No cowardice, no tender memories; forget
That you once loved them, that of your body they were born.
For one short day forget your children. (55)
The chorus has no choice but to renounce her, to name her other than human, and definitely not female. They call her "stone and iron," and wail, "What wickedness, what sorrow you have caused on the earth"(57).
Medea's final escape and conversation with Jason show how completely she has changed from the woman she was at the beginning of the play to the pitiless avenger she has become. Where before she prayed to Hecate, goddess of the moon and symbolic mother of her talents, she now rides in the chariot of the sun god, depending on her own violent masculinity and literal male ancestor to save her. She no longer speaks of herself to acknowledge her status as wife and mother, speaking of herself in the third person when such terms are used. She tells Jason the children were dear "to their mother" and totally renounces her relationship with him, telling him that his wife - Glauce, murdered by Medea herself - "waits to be buried." She is no longer his wife, and she is no longer a woman that can be moved by emotion, refusing him even the comfort of touching his dead sons. Jason becomes a weeping mother, Medea an immobile stranger.

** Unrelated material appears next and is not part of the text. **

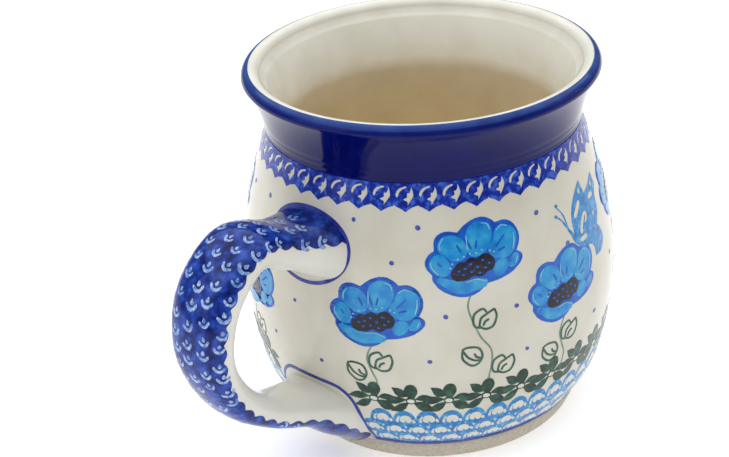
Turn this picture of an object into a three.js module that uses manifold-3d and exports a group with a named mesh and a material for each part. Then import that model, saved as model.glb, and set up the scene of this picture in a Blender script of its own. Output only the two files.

Medea is not truly a feminist play. Although the power of right on the side of injured women may briefly draw together Medea and the chorus, nothing comes of female power but defeminization. Medea is victorious, but she has had to renounce so much of her identity - wife, mother, woman - in order to achieve that victory, that it is a triumph that rings hollowly for those who would seek a strongly feminist ending.